In considering whether any delay in progressing the action supported the discharge of the freezing order, Warren J took no account of any delay prior to the appointment of the OR, as the Company was not in a position to act prior to this point.  He also stated that “the OR must, on any footing, have been given a reasonable time after his appointment in which to consider his position in relation to the proceedings.  I do not say that in all cases involving an insolvent company as claimant that a defendant simply has to accept the delays caused by the insolvency process.  But in the present case, Mr Potter was the controlling mind and owner of the Company and ultimately responsible in practical terms for its demise…  It would be wrong, I think, for Mr Potter to be able to rely on delay resulting from the orderly implementation of an insolvency process in order to obtain the discharge of the freezing order” (paragraph 48).

However, Warren J did observe that there seemed to be a delay over and above the “proper time for those matters” of some two months and that it may have been reasonable to expect the OR to have decided in July that, in view of the existing litigation, it would have been appropriate to hand the case to an IP, but nevertheless this small delay did not warrant the discharge of the freezing order.

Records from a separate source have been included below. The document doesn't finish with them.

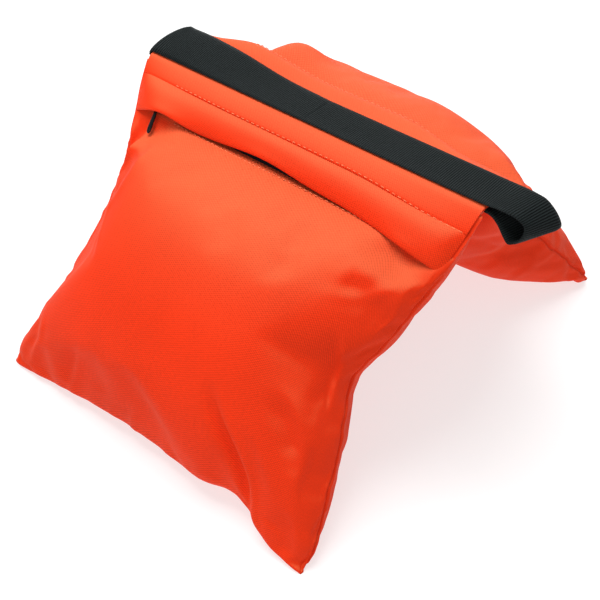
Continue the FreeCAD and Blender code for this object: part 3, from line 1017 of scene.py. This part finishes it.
def make_tab_bar(side, x):
    """Slim rounded bar, thicker at its grip end."""
    turn = np.linspace(0, 2 * np.pi, 16, endpoint=False)
    over, up = (np.sign(wave) * np.abs(wave) ** 0.8 for wave in (np.cos(turn), np.sin(turn)))
    rings = []
    for along, wide, thick in TAB_SECTIONS:
        section_x = x + TAB_LEAN * along * MM + wide * MM * over
        section_t = TAB_BOTTOM + (TAB_MIDDLE + TAB_TILT * along + thick * up) * MM
        rings.append(place(side, section_x, ZIP_LINE + along * MM, section_t, sunk=1.0))
    bar = subdivide(tube_mesh(f"{side}_pull_tab_bar", np.array(rings)))
    finish_piece(bar, "zip_metal", f"{side}_pull_tab_body", f"{side}_pull_tab")


def make_tab_eye(side, x, count=24, around=8):
    """Ring of wire round the slider's post."""
    section_turn = np.linspace(0, 2 * np.pi, around + 1)[:-1]
    radius = EYE_RADIUS + EYE_WIRE * np.cos(section_turn)
    height = TAB_BOTTOM + TAB_MIDDLE * MM + EYE_WIRE * np.sin(section_turn)
    rings = []
    for a in np.linspace(0, 2 * np.pi, count + 1)[:-1]:
        rings.append(place(side, x + radius * math.cos(a), ZIP_LINE + radius * math.sin(a), height, sunk=1.0))
    faces = grid_faces(count, around, around=True)
    last = (count - 1) * around
    faces += [(last + j, j, (j + 1) % around, last + (j + 1) % around) for j in range(around)]
    eye = mesh_object(f"{side}_pull_tab_eye", np.array(rings), faces)
    finish_piece(eye, "zip_metal", f"{side}_pull_tab_body")


def make_pull_tab(side):
    low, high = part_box(f"{side}_pull_tab")
    x = (low.x + high.x) / 2 - MID_X
    make_tab_bar(side, x)
    make_tab_eye(side, x)


def dress_cad_nodes():
    """CAD nodes that keep their own shape get their procedural material."""
    for record_row in frame["record"]["subparts"]:
        thing = frame["nodes"][record_row["node"]]
        if not thing.hide_render:
            thing.data.materials.clear()
            thing.data.materials.append(MATERIALS[record_row["material_slot"]])


# -------------------- stage, light and camera
FLOOR_HALF = 6
FLOOR_GLOW, SKY_GLOW = 0.66, 0.38
LIGHT_AIM = Vector((0, 0, 0.1))
# area lights: name, place, size in metres and power in watts
LAMPS = [
    ("key", (-0.36, 0.0, 1.58), 1.0, 25.5),
    ("back", (-0.8, 1.25, 0.75), 0.9, 6),
    ("front", (0.3, -1.5, 0.8), 1.2, 4),
]


def add_looking(name, data, where, way):
    """Puts a light or a camera in the scene at a place, looking the given way."""
    thing = bpy.data.objects.new(name, data)
    bpy.context.scene.collection.objects.link(thing)
    thing.location = where
    thing.rotation_mode = "QUATERNION"
    thing.rotation_quaternion = way.to_track_quat("-Z", "Y")
    return thing


def make_stage():
    """White floor and sky, and three soft lights."""
    corners = [(x * FLOOR_HALF, y * FLOOR_HALF, 0) for x, y in ((-1, -1), (1, -1), (1, 1), (-1, 1))]
    floor = mesh_object("floor", corners, [(0, 1, 2, 3)])
    material, _, shader = new_material("floor_paint", (0.4, 0.4, 0.4), 0.9, specular=0.1)
    shader.inputs["Emission Color"].default_value = (1, 1, 1, 1)
    shader.inputs["Emission Strength"].default_value = FLOOR_GLOW
    floor.data.materials.append(material)
    world = bpy.data.worlds.new("studio")
    world.use_nodes = True
    sky = world.node_tree.nodes["Background"]
    sky.inputs["Color"].default_value = (1, 1, 1, 1)
    sky.inputs["Strength"].default_value = SKY_GLOW
    bpy.context.scene.world = world
    for name, where, size, power in LAMPS:
        light = bpy.data.lights.new(name, "AREA")
        light.energy, light.size = power, size
        add_looking(name, light, where, LIGHT_AIM - Vector(where))
    bpy.context.scene.view_settings.view_transform = "Standard"


CAMERA_AZIMUTH, CAMERA_ELEVATION = math.radians(40.38), math.radians(42.65)
CAMERA_PLACE = (MID_X + 0.36038, -0.44022, 0.54307)
CAMERA_LENS, CAMERA_SENSOR = 60.42, 36


def make_camera():
    """Camera at the photograph's viewing angle, from the front right and above."""
    level = math.cos(CAMERA_ELEVATION)
    back = Vector((math.sin(CAMERA_AZIMUTH) * level, -math.cos(CAMERA_AZIMUTH) * level,
                   math.sin(CAMERA_ELEVATION)))
    camera = add_looking("camera", bpy.data.cameras.new("camera"), CAMERA_PLACE, -back)
    camera.data.lens, camera.data.sensor_width = CAMERA_LENS, CAMERA_SENSOR
    bpy.context.scene.camera = camera


make_camera()
for each_side in SIDES:
    make_stitches(each_side, make_pouch(each_side), make_band(each_side), make_flap(each_side))
    make_coils(each_side)
    make_tapes(each_side)
    make_pull_tab(each_side)
make_handle()
dress_cad_nodes()
make_stage()
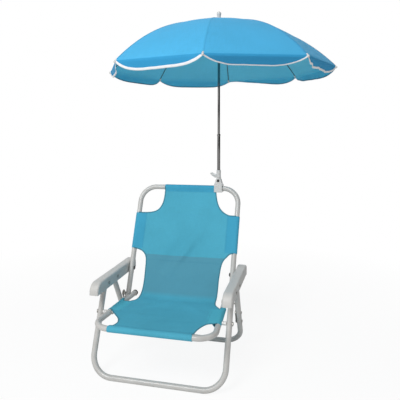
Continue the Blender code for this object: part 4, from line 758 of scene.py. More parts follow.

The judgment includes details of exchanges between the OR’s office and the Provisional Liquidators, which demonstrate that there was no constructive dialogue between these parties throughout the OR’s term of office (which was not entirely due to delays by the OR) and leaves me wondering why the OR did not conclude swiftly on his appointment that an IP should be appointed (particularly given this case’s profile) or, failing this, why it took over three months for him to issue a Notice of No Meeting to creditors.